I'm creating a program to detect plagiarism articles using VB.NET. In the program I created, I use google as a tool to detect it. Example there is a piece of article like this:
Computer is one of today's technology that is quite popular
So the algorithm that I use is, I enter the sentence into a google search by using the first two quotes and the end of the sentence. so i will search on google with keywords like this. "Computer is one of today's technology that is quite popular" If the search google, found there is a website that uses the sentence, it can be ascertained that the article is plagiarism.
However, my program has to check hundreds of articles. So it will automatically open google and search for many keywords in a short time.
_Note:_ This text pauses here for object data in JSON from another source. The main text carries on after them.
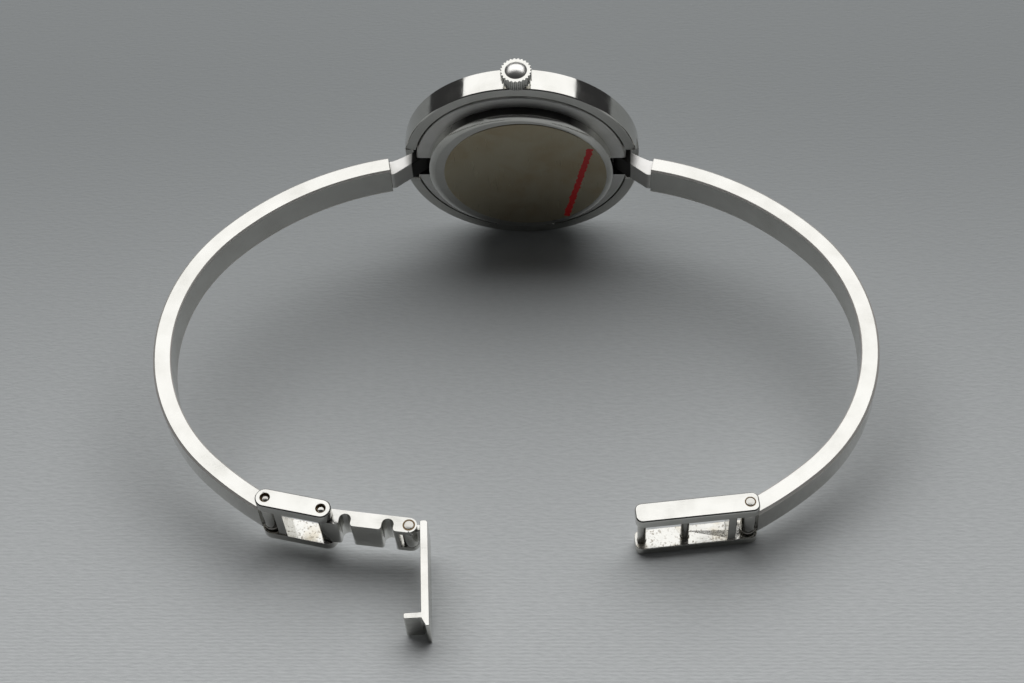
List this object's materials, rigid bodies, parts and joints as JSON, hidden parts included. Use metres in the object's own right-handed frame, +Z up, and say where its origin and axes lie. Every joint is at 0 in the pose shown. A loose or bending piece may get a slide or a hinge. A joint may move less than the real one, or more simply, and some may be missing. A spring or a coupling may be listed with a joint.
{
  "type": "bangle watch",
  "caption": "Open quartz bangle watch: round case with crown, two hinged rigid bands and a clasp with a notched blade, a fold-over lever and a pinned receiver.",
  "frame": {"origin": "centre of the bounding box at table level, with the watch lying open on the rim of its case, the tip of the clasp lever and the receiver", "axes": "+Z up from the table; +Y from the open clasp towards the case; +X towards the band that carries the receiver"},
  "size_m": [0.0754, 0.0614, 0.028],
  "materials": {
    "polished_steel": "polished stainless steel",
    "case_steel": "satin stainless steel",
    "band_steel": "polished steel with fine wear marks",
    "clasp_steel": "polished outside, rough inside",
    "pin_steel": "dull steel",
    "brushed_steel": "brushed",
    "cell_steel": "satin",
    "stator_iron": "matt soft iron",
    "protective_film": "satin film with a red printed stripe",
    "crystal": "clear",
    "gasket": "matt",
    "holder_plastic": "matt",
    "plate_plastic": "matt",
    "gear_plastic": "matt",
    "jewel": "polished synthetic ruby",
    "gilt_brass": "satin",
    "copper": "enamelled copper wire",
    "board": "satin",
    "chip": "matt",
    "magnet": "satin",
    "dial": "satin",
    "hand": "polished"
  },
  "bodies": {
    "case": {"case_middle": "case_steel", "bezel_ring": "polished_steel", "case_back": "polished_steel", "back_film": "protective_film", "back_gasket": "gasket", "crystal": "crystal", "crystal_gasket": "gasket", "movement_holder": "holder_plastic", "main_plate": "plate_plastic", "train_bridge": "brushed_steel", "train_jewels": "jewel", "bridge_screws": "polished_steel", "board_screws": "polished_steel", "battery": "cell_steel", "battery_clamp": "gilt_brass", "circuit_board": "board", "timing_chip": "chip", "quartz_can": "cell_steel", "coil_core": "stator_iron", "coil": "copper", "stator": "stator_iron", "dial": "dial", "hour_markers": "polished_steel", "crown_tube": "pin_steel", "left_arm_pin": "pin_steel", "right_arm_pin": "pin_steel"},
    "left_arm": {"left_neck": "polished_steel", "left_band": "band_steel"},
    "link": {"link_frame": "clasp_steel", "left_band_pin": "pin_steel", "link_blade_pin": "pin_steel"},
    "blade": {"hook_blade": "clasp_steel", "lever_pin": "pin_steel"},
    "lever": {"clasp_lever": "clasp_steel"},
    "right_arm": {"right_neck": "polished_steel", "right_band": "band_steel"},
    "receiver": {"receiver_frame": "clasp_steel", "right_band_pin": "pin_steel", "end_cross_pin": "pin_steel", "inner_cross_pin": "pin_steel"},
    "sliding_pinion": {"sliding_pinion": "pin_steel"},
    "crown": {"stem": "pin_steel", "crown": "polished_steel", "crown_cap": "polished_steel", "crown_gasket": "gasket"},
    "setting_lever": {"setting_lever": "brushed_steel"},
    "minute_hand": {"centre_wheel": "gilt_brass", "cannon_pinion": "pin_steel", "minute_hand": "hand"},
    "third_wheel": {"third_wheel": "gilt_brass"},
    "intermediate_wheel": {"intermediate_wheel": "gear_plastic"},
    "rotor": {"rotor": "magnet"},
    "minute_wheel": {"minute_wheel": "gear_plastic"},
    "hour_hand": {"hour_wheel": "gilt_brass", "hour_hand": "hand"}
  },
  "joints": [
    {"name": "left_arm_hinge", "type": "hinge", "parent": "case", "child": "left_arm", "pos_m": [-0.01095, 0.02602, 0.01319], "axis": [0.0272, -0.1937, 0.9807], "range_deg": [-5, 18.5]},
    {"name": "link_hinge", "type": "hinge", "parent": "left_arm", "child": "link", "pos_m": [-0.02381, -0.01777, 0.00489], "axis": [0.0272, -0.1937, 0.9807], "range_deg": [-25, 25]},
    {"name": "blade_hinge", "type": "hinge", "parent": "link", "child": "blade", "pos_m": [-0.01818, -0.01887, 0.00452], "axis": [-0.0272, 0.1937, -0.9807], "range_deg": [-40, 40]},
    {"name": "lever_hinge", "type": "hinge", "parent": "blade", "child": "lever", "pos_m": [-0.00954, -0.01982, 0.00409], "axis": [0.0272, -0.1937, 0.9807], "range_deg": [-101.1, 45]},
    {"name": "right_arm_hinge", "type": "hinge", "parent": "case", "child": "right_arm", "pos_m": [0.01095, 0.02614, 0.0126], "axis": [0.0272, -0.1937, 0.9807], "range_deg": [-18.5, 5]},
    {"name": "receiver_hinge", "type": "hinge", "parent": "right_arm", "child": "receiver", "pos_m": [0.02381, -0.01752, 0.00362], "axis": [0.0272, -0.1937, 0.9807], "range_deg": [-25, 25]},
    {"name": "crown_turn", "type": "hinge", "parent": "case", "child": "sliding_pinion", "pos_m": [0.00014, 0.02526, 0.01783], "axis": [0.0272, -0.1937, 0.9807], "continuous": true},
    {"name": "crown_pull", "type": "slide", "parent": "sliding_pinion", "child": "crown", "axis": [0.0272, -0.1937, 0.9807], "range_m": [0, 0.0008]},
    {"name": "setting_lever_turn", "type": "hinge", "parent": "case", "child": "setting_lever", "pos_m": [0.00209, 0.02428, 0.01967], "axis": [0, 0.981, 0.1938], "range_deg": [-1, 31.88]},
    {"name": "minute_hand_turn", "type": "hinge", "parent": "case", "child": "minute_hand", "pos_m": [0, 0.02613, 0.0129], "axis": [0, -0.981, -0.1938], "continuous": true},
    {"name": "third_wheel_turn", "type": "hinge", "parent": "case", "child": "third_wheel", "pos_m": [0.00213, 0.02521, 0.01344], "axis": [0, -0.981, -0.1938], "continuous": true},
    {"name": "intermediate_wheel_turn", "type": "hinge", "parent": "case", "child": "intermediate_wheel", "pos_m": [0.00402, 0.02535, 0.01271], "axis": [0, -0.981, -0.1938], "continuous": true},
    {"name": "rotor_turn", "type": "hinge", "parent": "case", "child": "rotor", "pos_m": [0.00505, 0.02503, 0.01435], "axis": [0, -0.981, -0.1938], "continuous": true},
    {"name": "minute_wheel_turn", "type": "hinge", "parent": "case", "child": "minute_wheel", "pos_m": [0.00005, 0.02613, 0.01494], "axis": [0, -0.981, -0.1938], "continuous": true},
    {"name": "hour_hand_turn", "type": "hinge", "parent": "case", "child": "hour_hand", "pos_m": [0, 0.02672, 0.01302], "axis": [0, -0.981, -0.1938], "continuous": true}
  ],
  "couplings": [
    {"joint": "setting_lever_turn", "follows": "crown_pull", "rad_per_m": 673.63},
    {"joint": "third_wheel_turn", "follows": "minute_hand_turn", "ratio": -3},
    {"joint": "intermediate_wheel_turn", "follows": "minute_hand_turn", "ratio": 15},
    {"joint": "rotor_turn", "follows": "minute_hand_turn", "ratio": -90},
    {"joint": "minute_wheel_turn", "follows": "minute_hand_turn", "ratio": -0.33333},
    {"joint": "hour_hand_turn", "follows": "minute_hand_turn", "ratio": 0.083333}
  ]
}
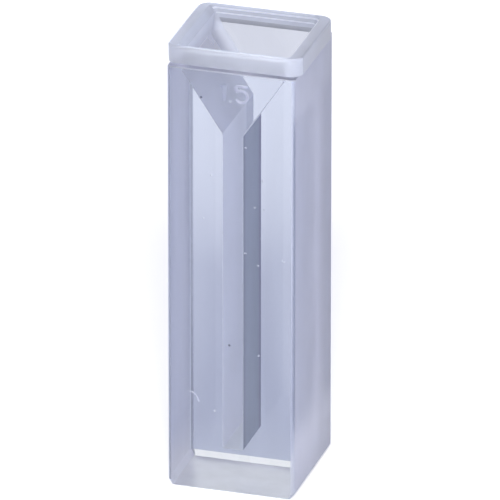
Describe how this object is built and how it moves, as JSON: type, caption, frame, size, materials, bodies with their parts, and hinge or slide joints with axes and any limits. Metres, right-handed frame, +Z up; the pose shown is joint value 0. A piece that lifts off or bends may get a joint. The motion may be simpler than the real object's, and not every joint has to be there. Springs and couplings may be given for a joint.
{
  "type": "cuvette",
  "caption": "Square semi-micro cuvette of clear plastic with a narrow slot chamber, a funnel mouth and a stepped rim, moulded in one piece.",
  "frame": {"origin": "centre of the underside, where the cuvette stands", "axes": "+Z up towards the open mouth, +Y along the light path from the front window to the back window, +X across the satin sides to the right of someone who looks at the marked front window"},
  "size_m": [0.0132, 0.0126, 0.045],
  "materials": {
    "clear_plastic": "clear moulded polystyrene with a faint blue tint: polished windows, satin sides, chamber walls and rim"
  },
  "bodies": {
    "root": {"cuvette": "clear_plastic"}
  },
  "joints": []
}
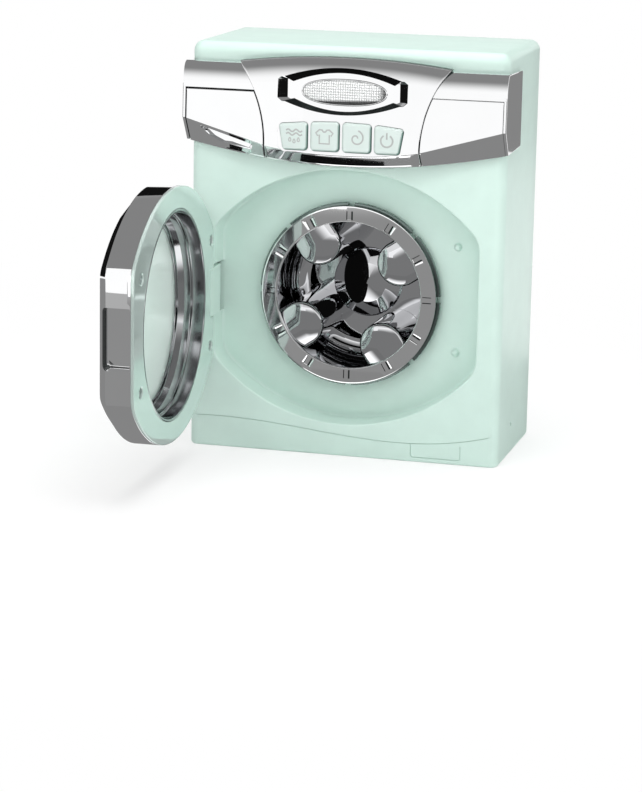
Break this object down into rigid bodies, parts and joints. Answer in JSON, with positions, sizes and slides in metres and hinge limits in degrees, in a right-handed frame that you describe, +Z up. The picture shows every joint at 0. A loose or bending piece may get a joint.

The program I created, opened google by using webbrowser.
Apparently, because the program I have to check hundreds of articles, then the webbrowser gradually raises an error like this:
Because indeed I'm making a bot for search on google.
Well, is there any suggestion to overcome / outsmart this problem?
This my code : (sorry, comments on my code are in Indonesian)
Dim totallink As String = ""
tempcek = tempstrline.Substring(start, selesai - start)
'cek di google
WebBrowser1.Navigate("https://www.google.co.id/search?q=%22" & tempcek & "%22")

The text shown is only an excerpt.